EXERCISE REQUIREMENTS:
Repeat word for word the opening stretch of the entries, from the first line through the line containing "wasm.setup();".

Items listed in a dataset
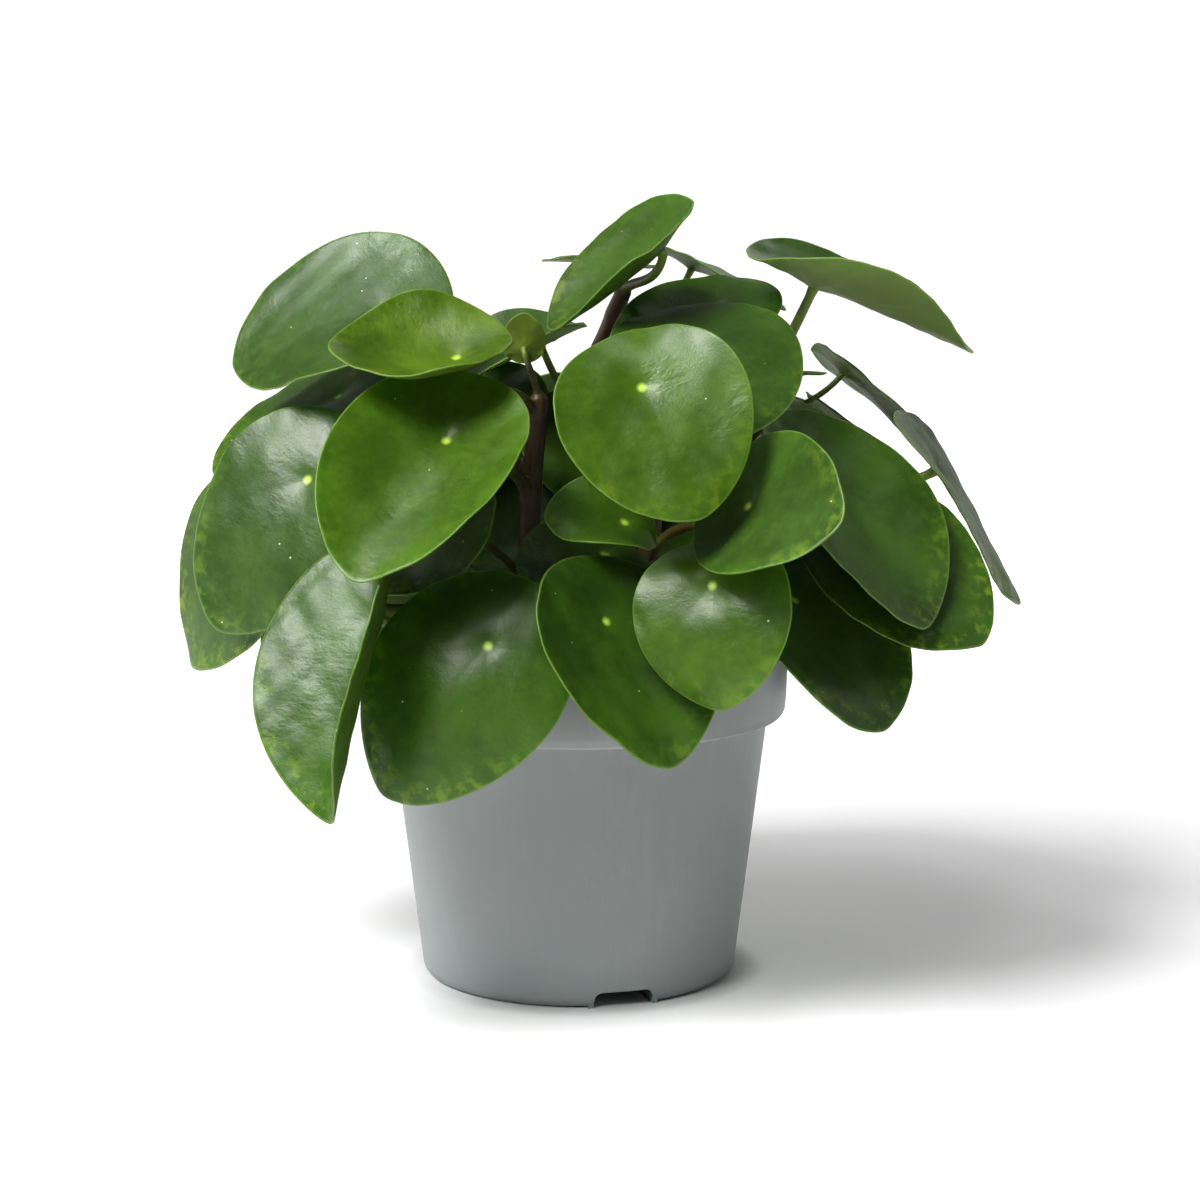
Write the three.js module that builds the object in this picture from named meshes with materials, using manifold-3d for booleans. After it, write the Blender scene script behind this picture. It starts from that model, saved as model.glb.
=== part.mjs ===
// A leafy house plant with round peltate leaves in a plain nursery pot.
// Millimetres, +Z up. The pot's axis is the Z axis and its foot stands on z = 0. The front is -Y.

import * as THREE from 'three';
import { mergeVertices } from 'three/addons/utils/BufferGeometryUtils.js';
import Module from 'manifold-3d';

const wasm = await Module();
wasm.setup();

// Driving dimensions of the pot
const potHeight = 94;
const rimRadius = 60.5;
const rimHeight = 19;
const stepRadius = 54.7;
const footRadius = 45.7;
const footRound = 3;
const wall = 1.5;
const floorThickness = 2;
const potSides = 48;
const lipShare = 0.6;
// The rim band starts from the step in a small round: [outward, up] from the step's corner
const rimUnderside = [[2.6, -0.3], [4.5, 2], [5.3, 5]];
const rimInside = [[3.7, 3.4], [-1.5, -0.5]];

// Three drainage channels run in from the wall under the floor, each with a hole up into the soil
const channelCount = 3;
const channelAzimuth = 16;
const channelWidth = 17;
const channelHeight = 4.5;
const channelRound = 2.5;
const channelInner = 16;
const channelSlices = 3;
const drainRadius = 3.5;
const drainPlace = 30;
const drainSides = 12;

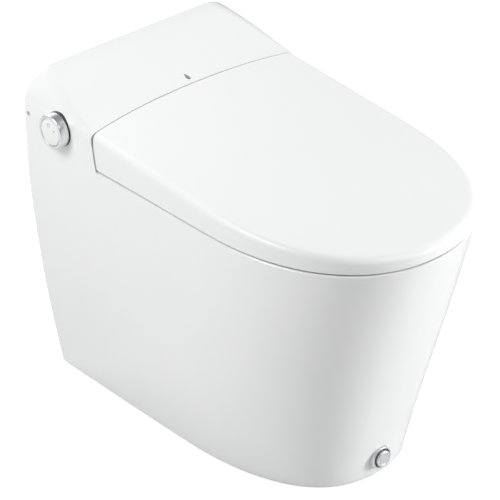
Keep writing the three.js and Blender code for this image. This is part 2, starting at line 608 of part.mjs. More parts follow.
// ---------- foot flush button
const bezelOuter = [[6.4, 0.3], [18, 0.3], [18, 11.2], [16.6, 12.6]];
const bezelInner = [[14.4, 12.6], [13.4, 11.6], [13.4, 2.4], [6.4, 2.4], [6.4, 0.3]];
add("foot_bezel", turned([...bezelOuter, ...bezelInner], "-y", 0, footSeatY, footZ, 28), chrome);
const footProfile = [[0, -16], [5.6, -16], [5.6, 7.2], [13, 7.2], [13, 16], [11.8, 17.4], [0, 18]];
add("foot_button", turned(footProfile, "-y", 0, footSeatY, footZ, 28), chrome);
const switchCup = [[0, 0], [11, 0], [11, 32], [6.2, 32], [6.2, 22], [0, 22]];
add("foot_switch", turned(switchCup, "-y", 0, -179, footZ), darkPlastic);

export default group;
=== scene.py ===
import json
import math
import bpy
from mathutils import Matrix, Vector

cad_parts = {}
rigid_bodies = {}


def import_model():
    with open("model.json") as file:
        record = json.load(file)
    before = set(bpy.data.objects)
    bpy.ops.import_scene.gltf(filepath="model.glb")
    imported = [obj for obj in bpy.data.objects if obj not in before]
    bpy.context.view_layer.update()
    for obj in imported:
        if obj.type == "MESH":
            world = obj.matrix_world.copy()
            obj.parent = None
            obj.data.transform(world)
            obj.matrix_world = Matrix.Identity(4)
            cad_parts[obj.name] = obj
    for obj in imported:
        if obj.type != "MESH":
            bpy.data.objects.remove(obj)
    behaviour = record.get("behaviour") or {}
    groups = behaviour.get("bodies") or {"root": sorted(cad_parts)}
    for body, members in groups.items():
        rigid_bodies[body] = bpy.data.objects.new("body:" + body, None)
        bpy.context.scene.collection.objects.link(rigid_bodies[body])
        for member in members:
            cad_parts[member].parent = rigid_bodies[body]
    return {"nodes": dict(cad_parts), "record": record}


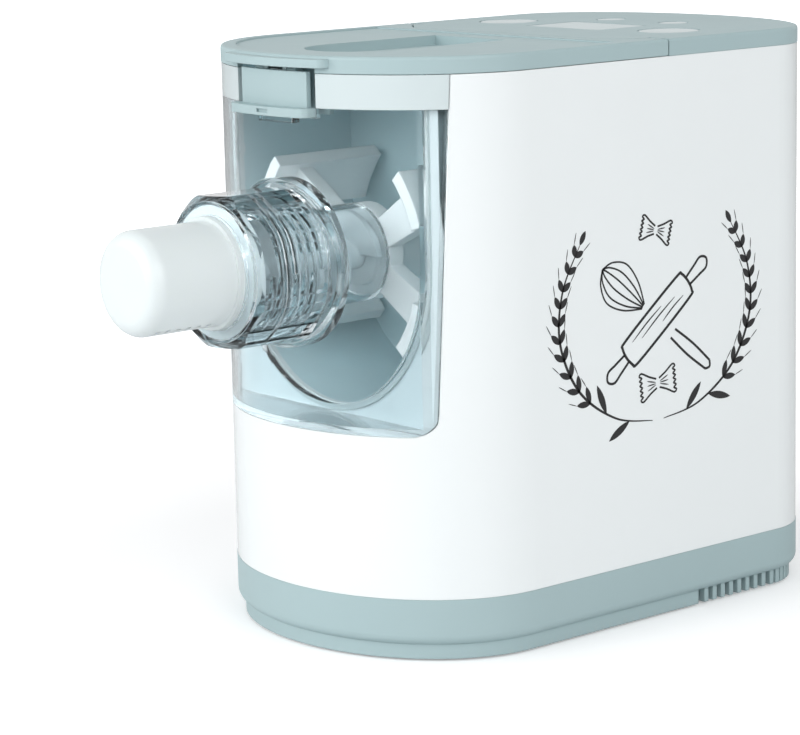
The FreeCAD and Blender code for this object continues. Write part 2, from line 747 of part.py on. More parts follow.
def make_motor():
    can = disc_y(motor_radius, motor_front, motor_rear, 0, motor_height)
    can = can.cut(disc_y(motor_radius - motor_wall, motor_front + motor_wall, motor_rear + 1, 0, motor_height))
    can = can.cut(disc_y(6.0 + running_gap, motor_front - 1, motor_rear, 0, motor_height))
    slots = []
    for step in range(4):
        slot = box(motor_radius - 5, motor_radius + 5, motor_rear - 26, motor_rear - 12,
                   motor_height - 4, motor_height + 4)
        slot.rotate(V(0, 0, motor_height), V(0, 1, 0), 45 + 90 * step)
        slots.append(slot)
    can = can.cut(slots[0].fuse(slots[1:]))
    save("motor_can", can)
    cap = disc_y(motor_radius, motor_rear, motor_rear + 4, 0, motor_height)
    cap = cap.fuse(disc_y(9.0, motor_rear + 3, motor_rear + 8, 0, motor_height))
    cap = cap.cut(disc_y(6.0 + running_gap, motor_rear - 1, motor_rear + 9, 0, motor_height))
    save("motor_cap", cap.removeSplitter())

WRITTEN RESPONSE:
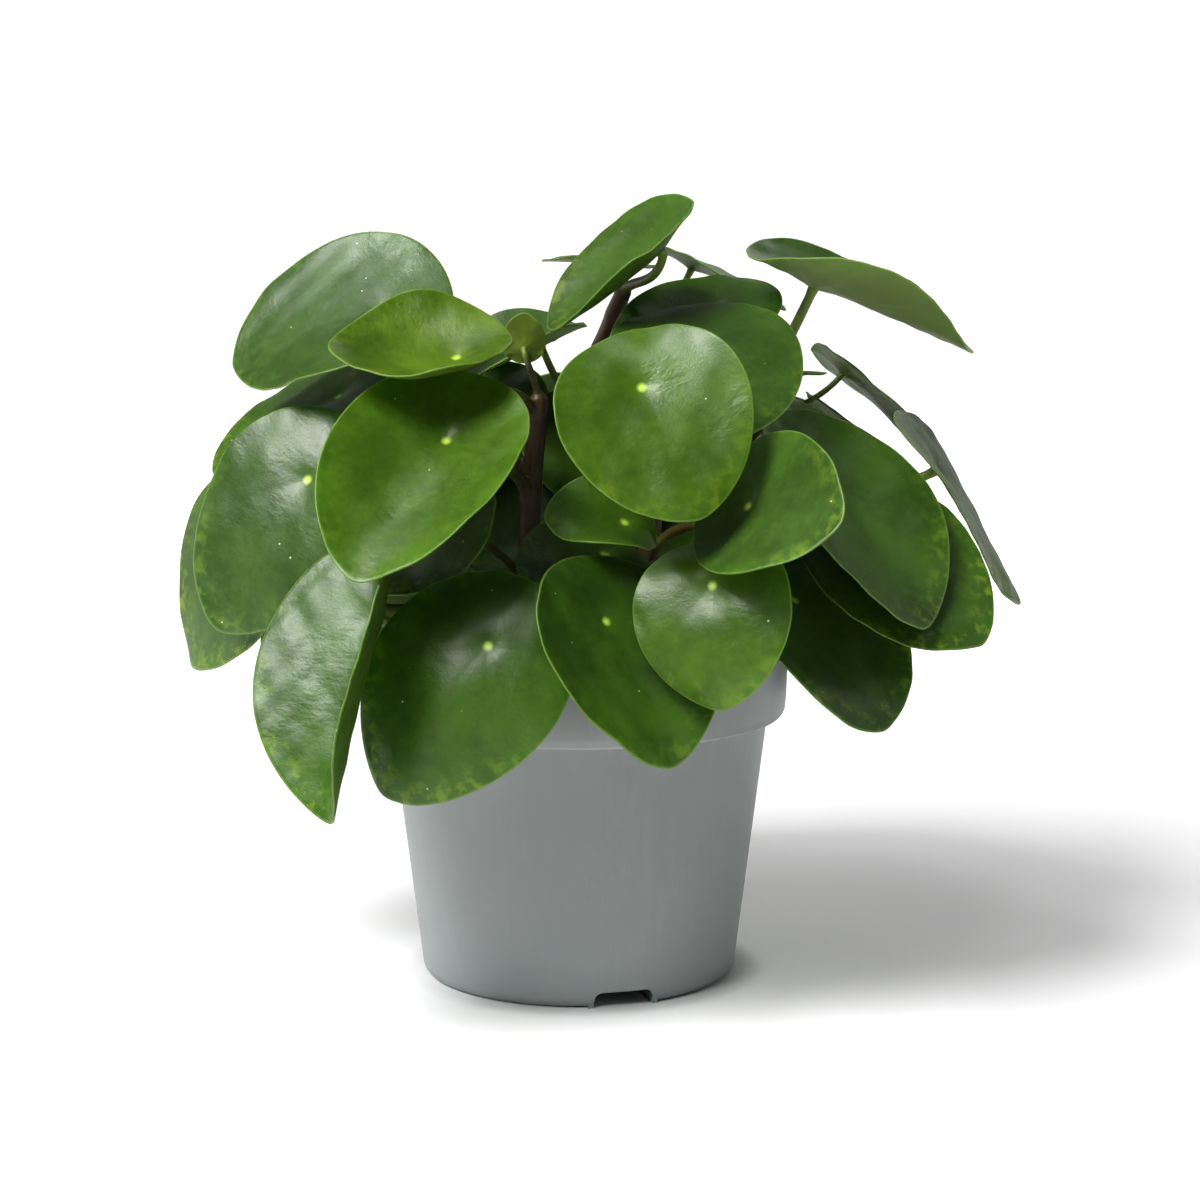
Write the three.js module that builds the object in this picture from named meshes with materials, using manifold-3d for booleans. After it, write the Blender scene script behind this picture. It starts from that model, saved as model.glb.
=== part.mjs ===
// A leafy house plant with round peltate leaves in a plain nursery pot.
// Millimetres, +Z up. The pot's axis is the Z axis and its foot stands on z = 0. The front is -Y.

import * as THREE from 'three';
import { mergeVertices } from 'three/addons/utils/BufferGeometryUtils.js';
import Module from 'manifold-3d';

const wasm = await Module();
wasm.setup();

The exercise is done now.